Richard Jenner: I am not sure
that problem can really be satisfactorily resolved within the
existing resources for the scheme, to be honest. That problem,
to be properly resolved, would need expanded provision in many
areas. The issue around tolerance has always been a difficult
one because it is a balance between an access and a quality issue.
It can be argued that allowing solicitors to do work under tolerance
provides access which would not be available otherwise because
it is very specialist. There is a problem with that argument,
though, which is that nearly all the research that has ever been
done into this issue suggests that there are real quality concerns
when people start providing services outside their areas of expertise.
I think that in the longer term it is probably not unreasonable
to say that we should be moving away from tolerance towards actually
filling the gaps with proper specialist supply. The difficulty
at the moment is that it is not clear that that can happen under
the new arrangements. I do not know if you intend to ask us about
CLACs and CLANs. We have a number of issues about CLACs and CLANs
but we are supportive of the aim of CLACs and CLANs, which is
to try to ensure that there is a more holistic service, if you
like to improve upon the kind of arrangements that Adam was talking
about earlier and get practitioners with different types of expertise
working together, better referrals and more joined-up services.

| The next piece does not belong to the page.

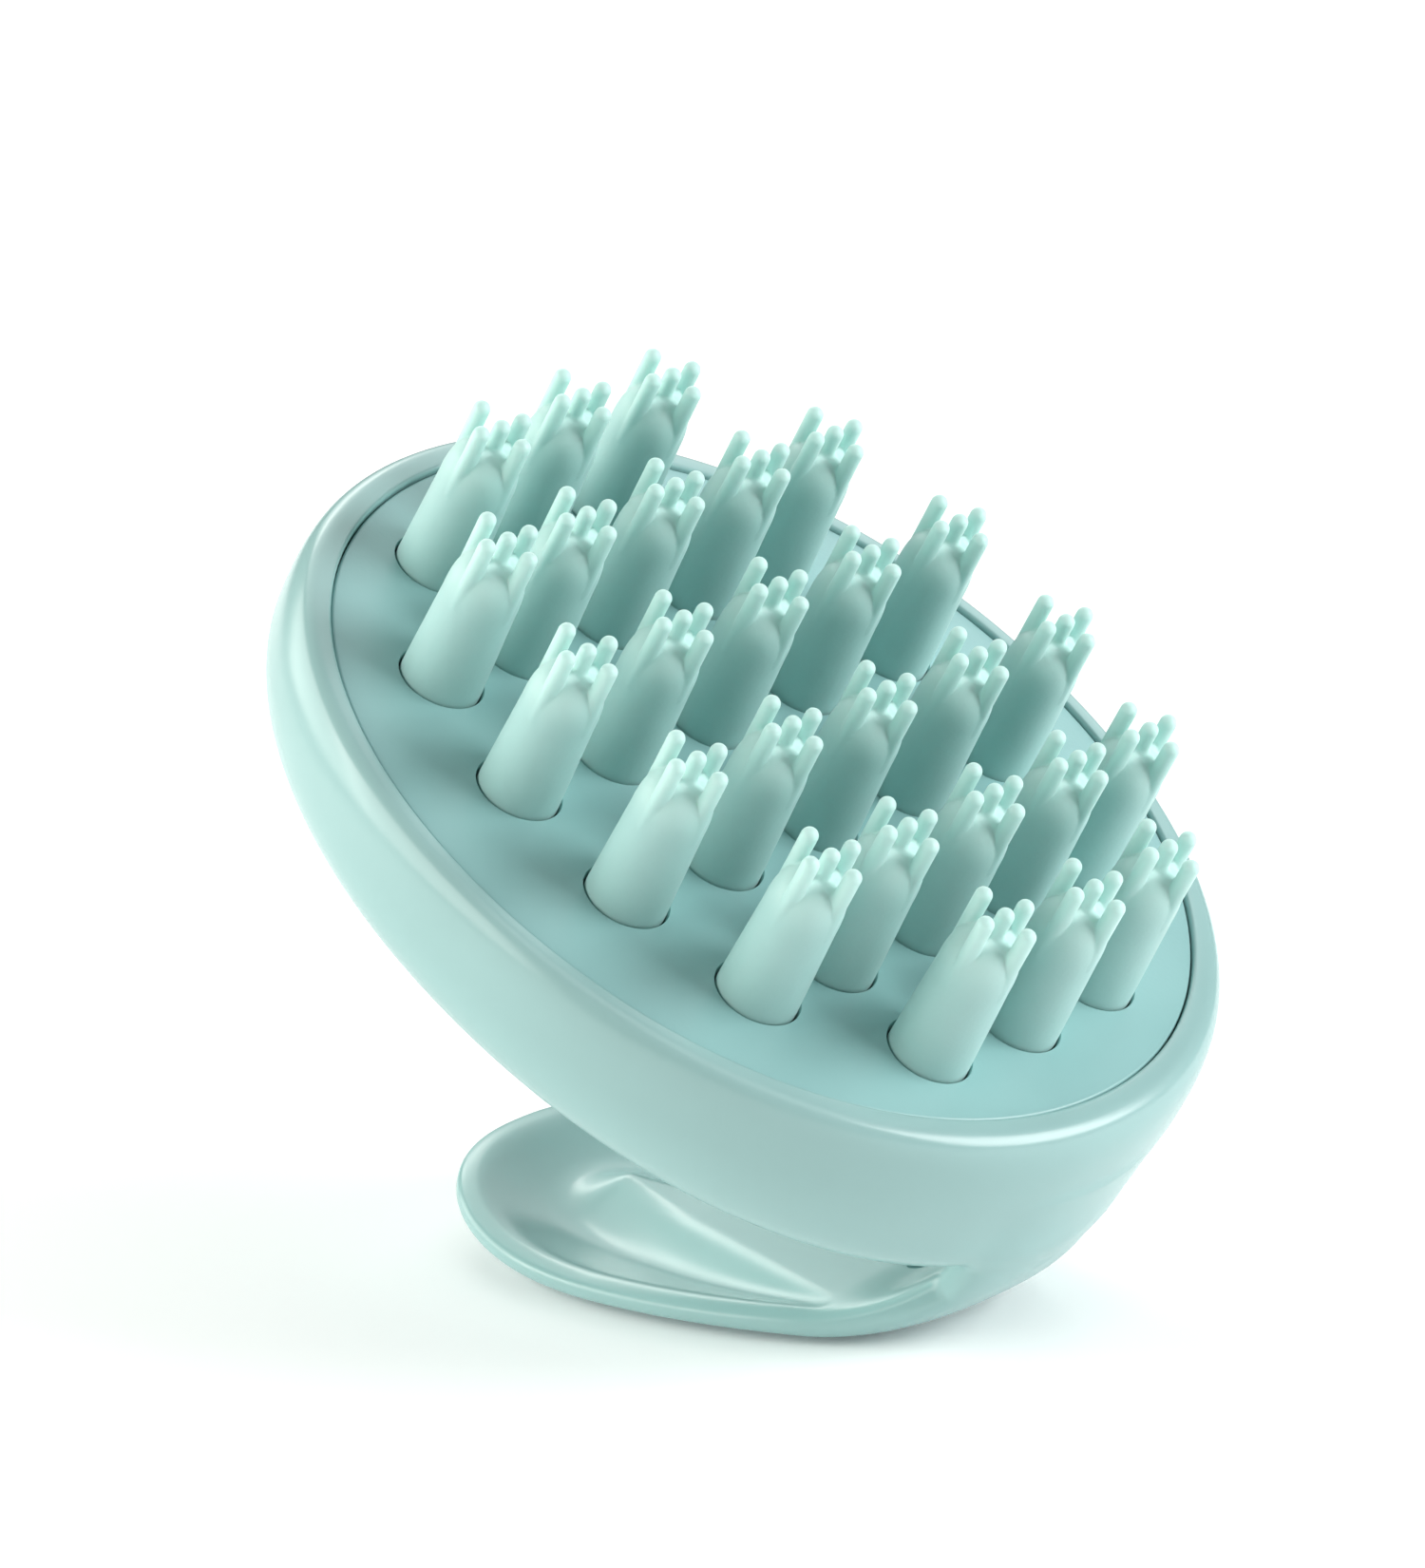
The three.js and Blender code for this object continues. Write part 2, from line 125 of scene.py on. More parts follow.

That is something we think that the Commission is right in saying
it wants to achieve as opposed to just carrying on with the current
way of dealing with the number of tolerances.
Q194 Bob Neill: I understand your
point about the quality control approach. We may come back to
that. It has been suggested sometimes that this stops the development
of silos and that if firms are doing tolerance work, that may
be the first route into building up some expertise.

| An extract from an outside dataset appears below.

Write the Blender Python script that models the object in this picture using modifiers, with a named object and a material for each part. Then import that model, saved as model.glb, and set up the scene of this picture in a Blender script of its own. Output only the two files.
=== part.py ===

Richard Jenner: Yes, I think we
would accept that. There is an argument that has not really been
resolved. What you have to be careful about is forcing individual
solicitor or advisers down the road where it is impossible for
them to develop skills in new areas of law. I think that is a
genuine issue that has not really been resolved under the current
scheme.
Q195 Bob Neill: There is a balance
between that and maintaining quality control?
Richard Jenner: Yes, there is.
At the moment, the research does appear to be very clear. There
is not an issue about whether we are talking about a level two
or a level three. There is a real issue about some providers doing
tolerance work that is of quite poor quality because they simply
do not have the expertise to do that.
Q196 Bob Neill: I get the impression
that is a view that is generally shared.
Alison Hannah: I think that is
right. The research does show that. The only problem, of course,
is that some firms may not be able to get the volume to get a
contract. They may not want it obviously either. In some areas,
particularly rural areas, they may be better than nothing. It
is obviously better to have somebody giving you some help perhaps
than none.
Q197 Chairman: It is not much help
to be told in an area like mine by the local solicitor, "I
could do this work but you probably ought to go to a solicitor
65 miles away who might be able to help you". It is not realistic.
Alison Hannah: No, that is right.
Q198 Bob Neill: You mentioned CLACs
and CLANs. Perhaps we could come on to that because I am interested
in how you see that developing. One thing that strikes me is that
actually what we are doing is potentially creating monopolies
here.
Richard Jenner: Yes. One thing
that puzzles ASA is that it is not clear really how the CLAC model
as opposed to the CLAN model really fits into the market-based
approach advocated by Lord Carter and now the Government. It is
also not clear to us exactly how it fits in to the current Government's
emphasis on increasing choice in the provision of public services.
It is absolutely clear that if you set up a CLAC, you are creating
monopoly provision, at least in social welfare law. My understanding
is that the Commission accepts that in the family services you
have to have at least one or two other providers in the area;
otherwise you get the obvious problem of conflict of interest,
although it is worth saying that that can arise in relation to
areas of social welfare law as well. Leaving aside that puzzlement,
if you like, our view is that it is quite risky. It is a very
risky strategy for the Commission to put all its eggs in one basket.
It really comes back to the points that you were raising earlier
about second rounds of competition. If anything, the problem is
going to be even more acute in relation to CLACs because any not-for-profit
sector providers that do not win the contract to run the CLAC
or at least be a subcontractor for part of it will, almost certainly,
go out of business. In the case of CLACs, you are not only losing
your legal aid money, but you will be losing your local authority
funding. Therefore, if a CLAC fails, there will not be any not-for-profit
sector providers available in the area to build up. I suspect
that by the time legal aid firms have lost their contract in the
current difficult climate, given the low level of morale that
you see with a lot of private practitioners, they will not be
interested in coming back after it has failed and saying, "Oh,
well, we will pick up the pieces". It does seem to me a very
risky strategy. Our view is that we would like to see piloting
and testing of models of provision that we would describe as more
akin to community legal service networks, possibly consortia,
possibly federations of different providers, and working with
the Commission on probably a less top-down approach than has been
taken so far in relation to CLACs actually to work out on the
ground how practitioners can work together to provide, as we talked
about, a more joined-up service. We are interested in seeing that.
It has to be tested. It will not be providing an identical model
in every town. It seems to me that that is a more sensible approach
than trying to set up monopoly supply.
Alison Hannah: I agree with everything
that Richard has said on that. Certainly anecdotally you get the
feeling that there is a lot more interest in setting up networks
and that people are looking for ways to try to get those implemented
in an informal way as really a way of testing out how they might
work. People are much more sympathetic to that than the one-size-fits-all
CLAC.
Q199 Bob Neill: The other point that
struck me when looking at this aspect of it is that whatever the
situation, whether a private firm or a not-for-profit provider,
be it CLACs or CLANs or whatever, you have a three-year contract
and you can get three-months notice of termination. What are the
implications of that?
Richard Jenner: My understanding
from Adam is that that is not the situation now.